Kubernetes is notorious for its steep learning curve largely due to its vocabulary. Let's break down the essential pieces you need to know, without the dense academic language.

1. The Cluster & Nodes
A Kubernetes Cluster is your entire system. It consists of multiple physical or virtual machines called Nodes. There are "Worker Nodes" that run your applications, and a "Control Plane" (Master Node) that acts as the brain, commanding the workers.

2. The Pod
Kubernetes does not run containers directly; it wraps them in a structure called a Pod. A Pod is the smallest deployable unit. Usually, one Pod contains one Docker container (e.g., your Node.js app). If you need more capacity, Kubernetes doesn't make the Pod bigger; it clones it.

3. RepliaSets & Deployments
If a Pod dies, it stays dead. To ensure high availability, you create a Deployment. You tell the Deployment, "I always want exactly 3 copies of this Pod running." The Deployment creates a ReplicaSet to monitor them. If a node suddenly shuts down and kills one of your Pods, the ReplicaSet immediately spawns a new Pod on a healthy node to bring the count back to 3.

4. Services (The Networking Magic)
Pods are ephemeral—they are created and destroyed constantly, and their IP addresses change every time. So how does your frontend web app communicate with your backend API if the API's IP address is always shifting?
Enter the Service. A Service provides a stable, permanent IP address and DNS name. It acts as a load balancer, taking incoming traffic and routing it seamlessly to whichever healthy Pods are currently running behind it.

Practical Example: Deploying a Scalable Application

Let’s look at a practical, declarative way to deploy a scalable Web Application using YAML. Instead of writing commands to run software, in Kubernetes, you declare your desired state, and K8s works constantly to maintain that state.

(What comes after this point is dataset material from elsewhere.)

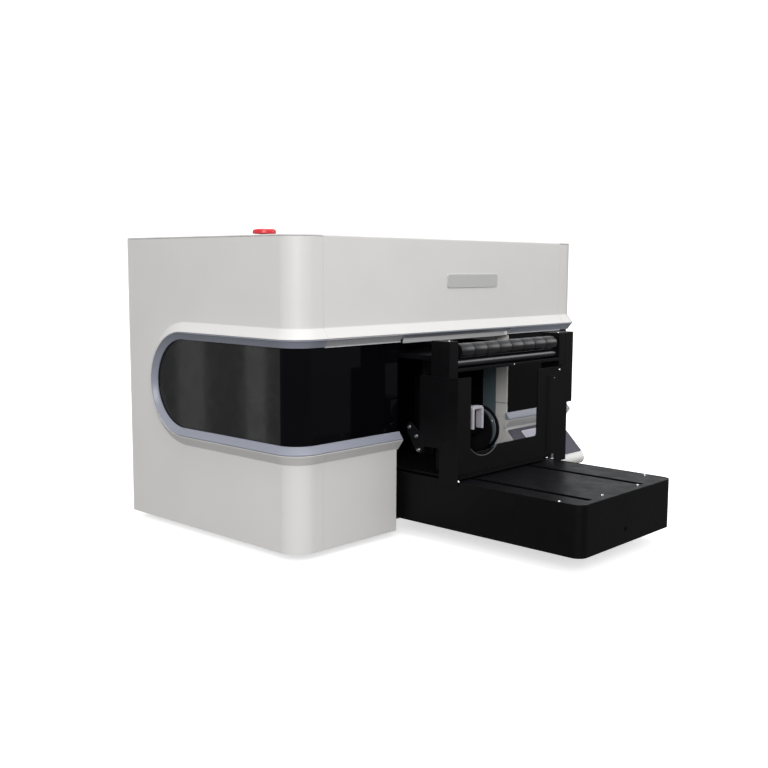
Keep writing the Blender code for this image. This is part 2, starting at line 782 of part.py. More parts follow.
def make_carriage():
    """The carriage: its back plate, slider, belt clamp and shelf, the heads, lamp and cover."""
    reach = (CARRIAGE_LEFT, CARRIAGE_RIGHT)
    frame = cuboid("carriage_frame", reach, (0.170, 0.176), (0.385, 0.520), "aluminium")
    shelf = cuboid("carriage_shelf", reach, (0.095, 0.1710), (0.385, 0.391))
    slider = cuboid("slider_block", (0.235, 0.305), (0.1750, 0.1967), (0.438, 0.477))
    clamp = cuboid("belt_clamp", (0.255, 0.285), (0.1750, 0.1857), (0.494, 0.504))
    groove = cuboid(
        "slider_groove",
        (0.20, 0.34),
        (0.1893, 0.21),
        (RAIL_Z[0] - 0.0006, RAIL_Z[1] + 0.0006),
    )
    join(frame, shelf, slider, clamp)
    cut(frame, groove)
    cuboid("print_heads", (0.205, 0.335), (0.105, 0.160), (HEAD_BOTTOM, 0.3847), "steel")
    cuboid("uv_lamp", (0.150, 0.1897), (0.100, 0.160), (0.362, 0.420), "aluminium")
    cover = cuboid("carriage_cover", (0.194, 0.346), (0.097, 0.1697), (0.3913, 0.500), "black_plastic")
    cut(cover, cuboid("cover_room", (0.196, 0.344), (0.099, 0.1677), (0.38, 0.498)))


def make_capping_station():
    """The pedestal under the parked heads and the cap that lifts to seal them."""
    stand = cuboid("capping_base", (0.215, 0.325), (0.100, 0.180), (0.0178, 0.3150), "black_plastic")
    cut(stand, cuboid("capping_room", (0.218, 0.322), (0.103, 0.177), (0.00, 0.3120)))
    cap = cuboid("capping_pad", (0.220, 0.320), (0.105, 0.165), (0.3153, 0.3440), "black_rubber")
    cut(cap, cuboid("cap_well", (0.224, 0.316), (0.109, 0.161), (0.335, 0.36)))


def make_supplies():
    """The ink rack in the left tower and the control box, open at the back, in the right one."""
    rack = cuboid("ink_rack", (-0.420, -0.200), (0.020, 0.195), (0.0178, 0.2600), "black_sheet")
    inside = ((-0.417, -0.203), (0.023, 0.192))
    cut(rack, cuboid("rack_room", *inside, (0.1500, 0.30)))
    cut(rack, cuboid("rack_underside", *inside, (0.0, 0.1470)))
    box = cuboid("control_box", (0.200, 0.410), (0.280, 0.420), (0.0178, 0.160), "steel")
    cut(box, cuboid("control_room", (0.202, 0.408), (0.282, 0.44), (0.0198, 0.158)))


def make_right_inner_wall():
    wall = (THROAT, THROAT + SHEET)
    cuboid("right_inner_wall", wall, (-0.0210, 0.400), (0.0178, INNER_WALL_TOP), "blue_grey_sheet")


def make_stop_button():
    """The emergency stop: a collar in the top cover, a stem that slides in it, and its head."""
    collar = [
        (0.0085, -0.025),
        (0.0085, 0.0022),
        (0.0180, 0.0022),
        (0.0185, GAP),
        (0.0115, GAP),
        (0.0115, -0.025),
        (0.0085, -0.025),
    ]
    turned("estop_collar", "Z", (STOP_X, STOP_Y, TOP), collar, "black_plastic", steps=24)
    rod("estop_stem", "Z", (STOP_X, STOP_Y, 0), (0.540, 0.5738), 0.0080, "black_plastic", sides=20)
    head = [
        (0, 0.0128),
        (0.0150, 0.0126),
        (0.0195, 0.0114),
        (0.0212, 0.0094),
        (0.0212, 0.0036),
        (0.0192, 0.0036),
        (0.0192, 0.0061),
        (0, 0.0061),
    ]
    turned("estop_head", "Z", (STOP_X, STOP_Y, TOP), head, "stop_red", steps=28)


def make_rear_fittings():
    """The rear fan's rotor, the mains inlet and its rocker switch."""
    hub = [(0, 0.012), (0.014, 0.012), (0.014, -0.010), (0, -0.010)]
    turned("rear_fan", "Y", (0.300, 0.432, 0.440), hub, "black_plastic", steps=20)
    blades = []
    for i in range(7):
        blade = cuboid(f"blade_{i}_fan", (0.010, 0.034), (-0.0012, 0.0012), (-0.006, 0.006))
        spin = Matrix.Rotation(math.tau * i / 7, 4, "Y")
        pitch = Matrix.Rotation(math.radians(38), 4, "X")
        blade.matrix_world = Matrix.Translation((0.300, 0.432, 0.440)) @ spin @ pitch
        blades.append(blade)
    join(bpy.data.objects["rear_fan"], *blades)
    inlet = cuboid("power_inlet", (0.315, 0.365), (0.428, BACK + 0.0002), (0.055, 0.085), "black_plastic")
    socket = cuboid("socket_hole", (0.319, 0.340), (0.440, 0.46), (0.060, 0.080))
    seat = cuboid("switch_seat", (0.3450, 0.3620), (0.440, 0.46), (0.0590, 0.0810))
    cut(inlet, socket, seat)
    pivot = (0.3535, BACK - 0.0042, 0.070)
    rocker = [(0, -0.0085), (0, 0.0085), (0.0046, 0.0085), (0.0038, 0), (0.0046, -0.0085)]
    outline = [(pivot[1] + y, pivot[2] + z) for y, z in rocker]
    prism("power_switch", outline, "X", (0.3460, 0.3610), "black_plastic", pivot)


def main():
    clear_scene()
    for hand, side in (("left", -1), ("right", 1)):
        make_side_shell(f"{hand}_side_shell", side)
        make_window(f"{hand}_window", side)
        make_trim(f"{hand}_trim", side)
    make_lower_left_panel()
    make_console()
    make_console_face()
    make_right_inner_wall()
    make_top_cover()
    make_rear_panel()
    make_front_cover()
    make_floor()
    make_base()
    make_y_drive()
    make_saddle()
    make_lower_frame()
    make_posts()
    make_platen()
    make_rollers()
    make_reel()
    make_tension_knob()
    make_portal()
    make_x_drive()
    make_carriage()
    make_capping_station()
    make_supplies()
    make_stop_button()
    make_rear_fittings()


main()
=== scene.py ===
"""The looks of a bench-top UV printer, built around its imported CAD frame.

Everything is in metres in the frame's own axes: +Z up, -Y towards the operator, +X to the
operator's right. Sizes come from the boxes of the CAD nodes, so a piece sits where its
solid sits.
"""

import math

import bmesh
import bpy
from mathutils import Matrix, Vector


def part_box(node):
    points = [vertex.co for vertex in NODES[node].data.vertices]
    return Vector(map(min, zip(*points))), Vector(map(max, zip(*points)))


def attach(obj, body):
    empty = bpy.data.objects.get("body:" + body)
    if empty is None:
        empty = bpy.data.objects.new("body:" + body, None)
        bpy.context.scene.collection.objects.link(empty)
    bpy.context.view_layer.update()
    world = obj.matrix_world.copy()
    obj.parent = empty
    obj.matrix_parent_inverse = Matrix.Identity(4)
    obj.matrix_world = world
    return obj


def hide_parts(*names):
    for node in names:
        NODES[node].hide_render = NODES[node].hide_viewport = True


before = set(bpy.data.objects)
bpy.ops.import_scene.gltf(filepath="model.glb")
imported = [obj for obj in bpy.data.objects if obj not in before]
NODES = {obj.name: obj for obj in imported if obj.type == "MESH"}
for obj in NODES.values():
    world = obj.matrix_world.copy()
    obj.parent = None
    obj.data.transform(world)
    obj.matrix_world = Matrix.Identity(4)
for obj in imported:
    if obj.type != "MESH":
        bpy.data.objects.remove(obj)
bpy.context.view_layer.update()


def low(node):
    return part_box(node)[0]


def high(node):
    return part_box(node)[1]


def middle_of(node):
    return (low(node) + high(node)) / 2


def spans(node):
    """The places where the node's box starts and ends, along X, along Y and along Z."""
    return list(zip(*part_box(node)))


# The casing, read from the frame.
HALF_WIDTH = high("top_cover").x
FRONT = low("top_cover").y
BACK = high("top_cover").y
TOP = high("top_cover").z
SHEET = TOP - low("top_cover").z
BOTTOM = low("left_side_shell").z
SIDE_TOP = high("left_side_shell").z
SIDE_BACK = high("left_side_shell").y
CREST = high("right_side_shell").x - HALF_WIDTH
CREST_TOP = low("front_cover").z
GAP = CREST_TOP - high("left_trim").z
CREST_BOTTOM = low("left_trim").z - GAP
SEAM = high("front_cover").x + GAP
THROAT = low("right_inner_wall").x
TRIM_START = low("right_trim").x
CORNER = 0.042
CHAMFER = 0.018
TRIM_WIDTH = 0.015
TRIM_TAPER = 0.45
GLASS_DEPTH = 0.0015
WINDOW_MIDDLE = (CREST_TOP + CREST_BOTTOM) / 2
WINDOW_RADIUS = (CREST_TOP - CREST_BOTTOM) / 2
WINDOW_END = high("left_trim").y - WINDOW_RADIUS + GAP

# How finely the round stretches are cut.
CORNER_STEPS = 24
TIP_STEPS = 48


# ---------------------------------------------------------------- outlines


def arc(centre, radius, start, end, steps):
    """Points along an arc, angles in degrees."""
    points = []
    for i in range(steps + 1):
        angle = math.radians(start + (end - start) * i / steps)
        across = centre[0] + radius * math.cos(angle)
        up = centre[1] + radius * math.sin(angle)
        points.append((across, up))
    return points


def curve(start, pull, end, steps):
    """Points from start to end that leave and arrive along the lines to pull."""
    start, pull, end = Vector(start), Vector(pull), Vector(end)
    points = []
    for i in range(steps + 1):
        t = i / steps
        points.append(tuple(start * (1 - t) ** 2 + pull * 2 * t * (1 - t) + end * t * t))
    return points


def rounded(points, radius, steps=5):
    """A closed outline with its corners as arcs. radius is one number, or one per corner."""
    made = []
    for i, point in enumerate(points):
        wanted = radius[i] if isinstance(radius, (list, tuple)) else radius
        here = Vector(point)
        before = Vector(points[i - 1]) - here
        after = Vector(points[(i + 1) % len(points)]) - here
        half = before.angle(after) / 2
        if wanted <= 0 or half > math.radians(89):
            made.append(tuple(here))
            continue
        reach = min(wanted / math.tan(half), 0.49 * min(before.length, after.length))
        bend = reach * math.tan(half)
        middle = (before.normalized() + after.normalized()).normalized()
        centre = here + middle * (bend / math.sin(half))
        start = here + before.normalized() * reach - centre
        end = here + after.normalized() * reach - centre
        first = math.atan2(start.y, start.x)
        turn = (math.atan2(end.y, end.x) - first + math.pi) % math.tau - math.pi
        made += arc(centre, bend, math.degrees(first), math.degrees(first + turn), steps)
    return made


def rectangle(across, up):
    """An outline between two places along each of its axes."""
    return [(across[0], up[0]), (across[1], up[0]), (across[1], up[1]), (across[0], up[1])]


def stadium(radius, start):
    """A window's outline seen from the side: straight from the front, round at its rear end."""
    tip = arc((WINDOW_END, WINDOW_MIDDLE), radius, -90, 90, TIP_STEPS)
    return [(start, WINDOW_MIDDLE - radius), *tip, (start, WINDOW_MIDDLE + radius)]


# ---------------------------------------------------------------- materials


def node(tree, kind, **settings):
    made = tree.nodes.new(kind)
    for key, value in settings.items():
        setattr(made, key, value)
    return made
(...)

Here is an example deployment.yaml for an Express.js API:

apiVersion: apps/v1
kind: Deployment
metadata:
  name: express-api-deployment
  labels:
    app: express-api
spec:
  replicas: 4 # We want 4 copies of our application running!
  selector:
    matchLabels:
      app: express-api
  template:
    metadata:
      labels:
        app: express-api
    spec:
      containers:
      - name: express-api-container
        image: myregistry/express-api:v2.1.0
        ports:
        - containerPort: 3000
        resources:
          limits:
            memory: "512Mi" # K8s will kill the pod if it exceeds this
            cpu: "500m"     # Half a CPU core

Applying this to our cluster is as simple as running:
kubectl apply -f deployment.yaml

Suddenly, Kubernetes pulls the Docker image, schedules the 4 Pods across the available server nodes, and ensures they stay alive. If one consumes more than 512MB of RAM, Kubernetes gracefully terminates it and spins up a fresh one. Self-healing automation at its finest.

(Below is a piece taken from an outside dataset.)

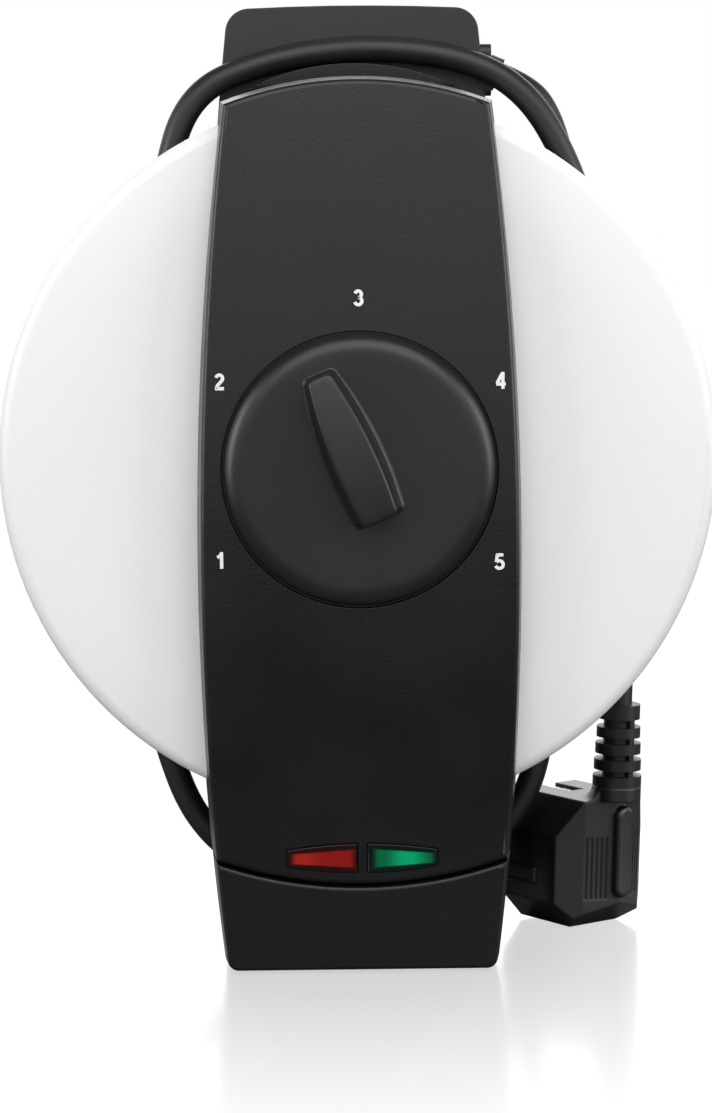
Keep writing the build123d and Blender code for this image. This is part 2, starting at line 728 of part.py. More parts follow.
with BuildPart() as lid_handle_plate:
    extrude(
        handle_face(front(RIM_LEVEL), root_inner, LID_FOOT_GAP, HANDLE_WALL + LENS_CLEAR),
        amount=HANDLE_PLATE,
    )
    extrude(
        dots(front(RIM_LEVEL), HANDLE_SCREWS, SCREW_HEAD_R + SCREW_FIT),
        amount=FLUSH_HEAD,
        mode=Mode.SUBTRACT,
    )
    extrude(
        dots(front(RIM_LEVEL), HANDLE_SCREWS, SCREW_R + SCREW_FIT),
        amount=HANDLE_PLATE,
        mode=Mode.SUBTRACT,
    )
keep(lid_handle_plate, "lid_handle_plate")

# Base handle: the foot that the iron stands on, closed by a plate towards the lid
with BuildPart() as base_handle:
    extrude(handle_face(front(-RIM_LEVEL), root_inner, 0, 0), amount=RIM_LEVEL - SHELL_TOP)
    extrude(
        handle_face(front(-RIM_LEVEL), root_inner, 0, HANDLE_WALL),
        amount=RIM_LEVEL - SHELL_TOP + HANDLE_WALL,
        mode=Mode.SUBTRACT,
    )
    extrude(
        dots(front(-RIM_LEVEL - HANDLE_PLATE), HANDLE_SCREWS, BOSS_R),
        amount=RIM_LEVEL + HANDLE_PLATE + HANDLE_WALL - SHELL_TOP,
    )
    extrude(
        dots(front(-RIM_LEVEL), HANDLE_SCREWS, SCREW_R + SCREW_FIT),
        amount=RIM_LEVEL + HANDLE_WALL - SHELL_TOP,
        mode=Mode.SUBTRACT,
    )
    extrude(
        dots(front(-RIM_LEVEL), BASE_TAIL_SCREWS, SCREW_R + SCREW_FIT),
        amount=RIM_LEVEL - SHELL_TOP,
        mode=Mode.SUBTRACT,
    )
keep(base_handle, "base_handle")

with BuildPart() as base_handle_plate:
    extrude(
        handle_face(front(-RIM_LEVEL), root_inner, 0, HANDLE_WALL + LENS_CLEAR),
        amount=-HANDLE_PLATE,
    )
    extrude(
        dots(front(-RIM_LEVEL), HANDLE_SCREWS, SCREW_HEAD_R + SCREW_FIT),
        amount=-FLUSH_HEAD,
        mode=Mode.SUBTRACT,
    )
    extrude(
        dots(front(-RIM_LEVEL), HANDLE_SCREWS, SCREW_R + SCREW_FIT),
        amount=-HANDLE_PLATE,
        mode=Mode.SUBTRACT,
    )
keep(base_handle_plate, "base_handle_plate")

# Knob: a bevelled disc sunk in the band's recess, with a pointer bar
pointer_turn = math.radians(POINTER_TURN)
pointer_plane = Plane(
    origin=place(0, KNOB_Z, KNOB_FACE),
    x_dir=(math.cos(pointer_turn), 0, math.sin(pointer_turn)),
    z_dir=(0, -1, 0),
)
with BuildPart() as knob:
    with BuildSketch(front(KNOB_BACK, KNOB_Z)):
        Circle(KNOB_R)
    extrude(amount=KNOB_THICK)
    chamfer(knob.edges().group_by(Axis.Y)[0], KNOB_BEVEL)
    with BuildSketch(pointer_plane):
        tip = (POINTER_TIP_HALF + POINTER_SKIRT, POINTER_TIP + POINTER_SKIRT)
        tail = (POINTER_TAIL_HALF + POINTER_SKIRT, -POINTER_TAIL - POINTER_SKIRT)
        side = POINTER_MID_HALF + POINTER_SKIRT
        with BuildLine():
            ThreePointArc(tip, (side, 0), tail)
            Line(tail, (-tail[0], tail[1]))
            ThreePointArc((-tail[0], tail[1]), (-side, 0), (-tip[0], tip[1]))
            Line((-tip[0], tip[1]), tip)
        make_face()
    pointer_taper = math.degrees(math.atan(POINTER_SKIRT / POINTER_HEIGHT))
    extrude(amount=POINTER_HEIGHT, taper=pointer_taper)
    fillet(knob.faces().sort_by(Axis.Y)[0].edges(), POINTER_SKIRT / 3)
    with BuildSketch(front(KNOB_BACK, KNOB_Z)):
        Circle(SPINDLE_R + SPINDLE_FIT)
    extrude(amount=SPINDLE_DEPTH, mode=Mode.SUBTRACT)
keep(knob, "knob")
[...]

Real-World Debugging: The dreaded ImagePullBackOff and CrashLoopBackOff

While Kubernetes is incredibly powerful, debugging a failing K8s deployment can feel like investigating a murder mystery where the evidence disappears every 10 seconds.

Scenario 1: The ImagePullBackOff Nightmare

One afternoon, I attempted to push a hotfix. I updated the YAML file and applied it. But my new pods were stuck in a Pending state. Checking their status using kubectl get pods, I saw the infamous status: ImagePullBackOff.

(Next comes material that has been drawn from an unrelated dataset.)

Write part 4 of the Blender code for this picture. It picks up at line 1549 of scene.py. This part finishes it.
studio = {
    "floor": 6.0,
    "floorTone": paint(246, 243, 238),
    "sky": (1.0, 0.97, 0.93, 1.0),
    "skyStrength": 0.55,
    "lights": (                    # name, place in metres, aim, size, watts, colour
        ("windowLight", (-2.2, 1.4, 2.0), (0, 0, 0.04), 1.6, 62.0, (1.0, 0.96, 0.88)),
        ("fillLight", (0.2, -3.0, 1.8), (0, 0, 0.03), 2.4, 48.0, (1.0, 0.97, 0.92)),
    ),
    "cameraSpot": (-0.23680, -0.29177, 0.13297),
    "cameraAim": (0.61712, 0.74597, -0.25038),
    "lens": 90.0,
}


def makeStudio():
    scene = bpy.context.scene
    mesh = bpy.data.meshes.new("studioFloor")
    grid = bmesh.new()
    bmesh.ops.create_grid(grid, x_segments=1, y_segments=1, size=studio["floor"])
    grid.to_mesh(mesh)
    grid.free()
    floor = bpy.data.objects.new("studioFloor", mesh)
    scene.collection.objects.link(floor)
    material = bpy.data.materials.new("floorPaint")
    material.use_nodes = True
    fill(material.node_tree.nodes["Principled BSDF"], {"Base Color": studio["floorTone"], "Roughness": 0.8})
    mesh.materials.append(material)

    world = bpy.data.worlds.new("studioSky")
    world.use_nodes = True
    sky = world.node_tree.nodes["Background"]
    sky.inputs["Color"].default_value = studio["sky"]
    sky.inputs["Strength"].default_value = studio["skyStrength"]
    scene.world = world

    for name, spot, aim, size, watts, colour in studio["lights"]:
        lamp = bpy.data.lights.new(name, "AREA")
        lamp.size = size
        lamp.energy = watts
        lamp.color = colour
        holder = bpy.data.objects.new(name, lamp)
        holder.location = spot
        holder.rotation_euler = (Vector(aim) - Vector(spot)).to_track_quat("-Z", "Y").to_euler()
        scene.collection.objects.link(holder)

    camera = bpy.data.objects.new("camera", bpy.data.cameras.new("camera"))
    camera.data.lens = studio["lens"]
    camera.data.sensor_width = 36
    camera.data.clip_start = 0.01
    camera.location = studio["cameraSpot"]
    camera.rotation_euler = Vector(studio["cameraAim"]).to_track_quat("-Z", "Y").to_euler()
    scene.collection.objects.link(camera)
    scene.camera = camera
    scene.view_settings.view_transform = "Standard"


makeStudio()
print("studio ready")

What does this mean? It means Kubernetes is trying to download your Docker image from the registry (like Docker Hub or AWS ECR), but it can't.

How I solved it:
1. First, I inspected the specific pod to read the exact event logs:
kubectl describe pod express-api-deployment-7f89b4b-abcxd
2. Scroll to the "Events" section at the bottom. The error clearly stated: Failed to pull image "myregistry/express-api:v2.1.1": rpc error: code = Unknown desc = Error response from daemon: pull access denied.
3. The root cause? I had configured the registry as totally private, but forgot to attach the imagePullSecrets to the service account pulling the image. Adding the correct credential secret fixed the rollout immediately.

Scenario 2: The CrashLoopBackOff Loop of Doom

A CrashLoopBackOff is even more common. It means the container starts, the application crashes immediately, Kubernetes restarts it, it crashes again, and Kubernetes eventually says, "I'm backing off and waiting longer before trying again."

This happened when I accidentally merged a branch with a hardcoded, incorrect database password in the .env configuration.

How I solved it:
Because the Pod was constantly dying, I couldn't SSH (or kubectl exec) into it. I had to grab the logs from a previously crashed instance.
kubectl logs express-api-deployment-7f89b4b-abcxd --previous

The logs immediately outputted a massive Mongoose Database Connection error. I updated the K8s ConfigMap with the correct database password, restarted the deployment natively using kubectl rollout restart deployment express-api-deployment, and the app stabilized.

Kubernetes is not just a tool; it is an entirely new operating model for your infrastructure. While the initial learning curve is steep and filled with verbose YAML files, the payoff is immense. You swap out 3 AM server crashes and panic-driven restarts for a self-healing, declarative ecosystem.

If you are just getting started, don't jump straight into paying for Google Kubernetes Engine (GKE) or Amazon EKS. Download Minikube or enable Kubernetes in Docker Desktop to launch a local, single-node cluster right on your laptop. Practice writing deployments, intentionally crash your pods to watch them respawn, and explore public manifests on platforms like GitHub to see how the open-source community manages their state. The peace of mind that comes with autonomous orchestration is worth every hour of learning.